Write every line of the material out exactly as shown.

>> BEGIN DATA

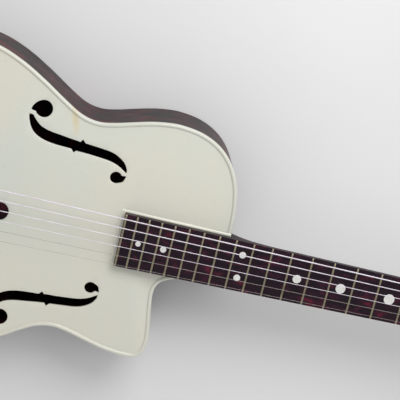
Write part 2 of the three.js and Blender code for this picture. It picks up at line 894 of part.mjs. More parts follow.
// A key in its own frame: the shaft along +Z, the gear's side towards +X.
function keySolid(side) {
  const inner = -side * (lugOffset + lugThickness);
  const collar = side * (keyReach - keyCollarLength);
  const outer = side * (keyReach + keyCollarOverlap);
  const ordered = (a, b) => [Math.min(a, b), Math.max(a, b)];
  const coreHalf = wormLength / 2 + wormRootWidth;
  const core = rod(wormCoreRadius, shaftSides, -coreHalf, coreHalf);
  const shaft = rod(keyShaftRadius, shaftSides, ...ordered(inner, outer));
  const neck = rod(keyCollarRadius, shaftSides, ...ordered(collar, outer));
  const centre = side * (keyReach + keyButtonLength / 2);
  const oval = new THREE.EllipseCurve(0, centre, keyButtonWidth / 2, keyButtonLength / 2);
  const button = extruded(
    oval.getPoints(buttonSteps).slice(0, -1),
    -keyButtonThickness / 2,
    keyButtonThickness / 2,
    new THREE.Matrix4().makeRotationX(Math.PI / 2),
  );
  return core.add(wormThread()).add(shaft).add(neck).add(button);
}

// The key's frame in the headstock: its +Z along the head's +Y, its +X towards the gear.
function keyPlace(post) {
  const toGear = vec3(-1, 0, 0);
  const basis = new THREE.Matrix4().makeBasis(toGear, zAxis, yAxis);
  const place = vec3(post.place.x + centreDistance, post.place.y, gearLevel);
  return basis.setPosition(place);
}

function tunerPlate(side) {
  const row = posts().filter((post) => post.side === side);
  const first = Math.min(...row.map((post) => post.place.x)) - tunerPlateMargin;
  const last = Math.max(...row.map((post) => post.place.x)) + tunerPlateMargin;
  const middle = (side * postSpread) / 2;
  let plate = block(
    vec3(first, middle - tunerPlateWidth / 2, plateBack),
    vec3(last, middle + tunerPlateWidth / 2, plateFoot),
  );
  for (const post of row) {
    const axis = post.place.x + centreDistance;
    for (const offset of [-lugOffset, lugOffset]) {
      const y = middle + offset;
      plate = plate.add(
        block(
          vec3(axis - lugWidth / 2, y - lugThickness / 2, gearLevel - lugBeyondShaft),
          vec3(axis + lugWidth / 2, y + lugThickness / 2, plateFoot - tunerPlateThickness / 2),
        ),
      );
    }
    const reach = lugOffset + lugThickness + cutOverrun;
    const bearingPlace = vec3(axis, middle, gearLevel);
    const bearing = rod(keyShaftRadius + runningGap, shaftSides, -reach, reach, turnToY, bearingPlace);
    const low = plateBack - cutOverrun;
    const high = plateFoot + cutOverrun;
    const bore = rod(postRadius + runningGap, postSides, low, high, null, post.place);
    plate = plate.subtract(bearing).subtract(bore);
  }
  return plate;
}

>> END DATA

EXERCISE ANSWER -
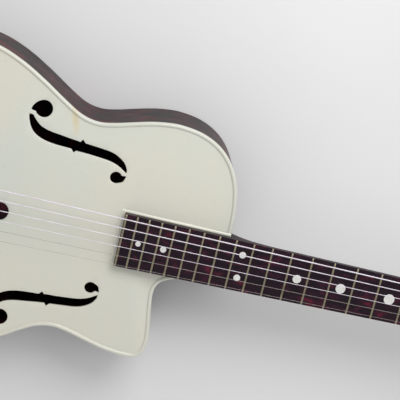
Write part 2 of the three.js and Blender code for this picture. It picks up at line 894 of part.mjs. More parts follow.
// A key in its own frame: the shaft along +Z, the gear's side towards +X.
function keySolid(side) {
  const inner = -side * (lugOffset + lugThickness);
  const collar = side * (keyReach - keyCollarLength);
  const outer = side * (keyReach + keyCollarOverlap);
  const ordered = (a, b) => [Math.min(a, b), Math.max(a, b)];
  const coreHalf = wormLength / 2 + wormRootWidth;
  const core = rod(wormCoreRadius, shaftSides, -coreHalf, coreHalf);
  const shaft = rod(keyShaftRadius, shaftSides, ...ordered(inner, outer));
  const neck = rod(keyCollarRadius, shaftSides, ...ordered(collar, outer));
  const centre = side * (keyReach + keyButtonLength / 2);
  const oval = new THREE.EllipseCurve(0, centre, keyButtonWidth / 2, keyButtonLength / 2);
  const button = extruded(
    oval.getPoints(buttonSteps).slice(0, -1),
    -keyButtonThickness / 2,
    keyButtonThickness / 2,
    new THREE.Matrix4().makeRotationX(Math.PI / 2),
  );
  return core.add(wormThread()).add(shaft).add(neck).add(button);
}

// The key's frame in the headstock: its +Z along the head's +Y, its +X towards the gear.
function keyPlace(post) {
  const toGear = vec3(-1, 0, 0);
  const basis = new THREE.Matrix4().makeBasis(toGear, zAxis, yAxis);
  const place = vec3(post.place.x + centreDistance, post.place.y, gearLevel);
  return basis.setPosition(place);
}

function tunerPlate(side) {
  const row = posts().filter((post) => post.side === side);
  const first = Math.min(...row.map((post) => post.place.x)) - tunerPlateMargin;
  const last = Math.max(...row.map((post) => post.place.x)) + tunerPlateMargin;
  const middle = (side * postSpread) / 2;
  let plate = block(
    vec3(first, middle - tunerPlateWidth / 2, plateBack),
    vec3(last, middle + tunerPlateWidth / 2, plateFoot),
  );
  for (const post of row) {
    const axis = post.place.x + centreDistance;
    for (const offset of [-lugOffset, lugOffset]) {
      const y = middle + offset;
      plate = plate.add(
        block(
          vec3(axis - lugWidth / 2, y - lugThickness / 2, gearLevel - lugBeyondShaft),
          vec3(axis + lugWidth / 2, y + lugThickness / 2, plateFoot - tunerPlateThickness / 2),
        ),
      );
    }
    const reach = lugOffset + lugThickness + cutOverrun;
    const bearingPlace = vec3(axis, middle, gearLevel);
    const bearing = rod(keyShaftRadius + runningGap, shaftSides, -reach, reach, turnToY, bearingPlace);
    const low = plateBack - cutOverrun;
    const high = plateFoot + cutOverrun;
    const bore = rod(postRadius + runningGap, postSides, low, high, null, post.place);
    plate = plate.subtract(bearing).subtract(bore);
  }
  return plate;
}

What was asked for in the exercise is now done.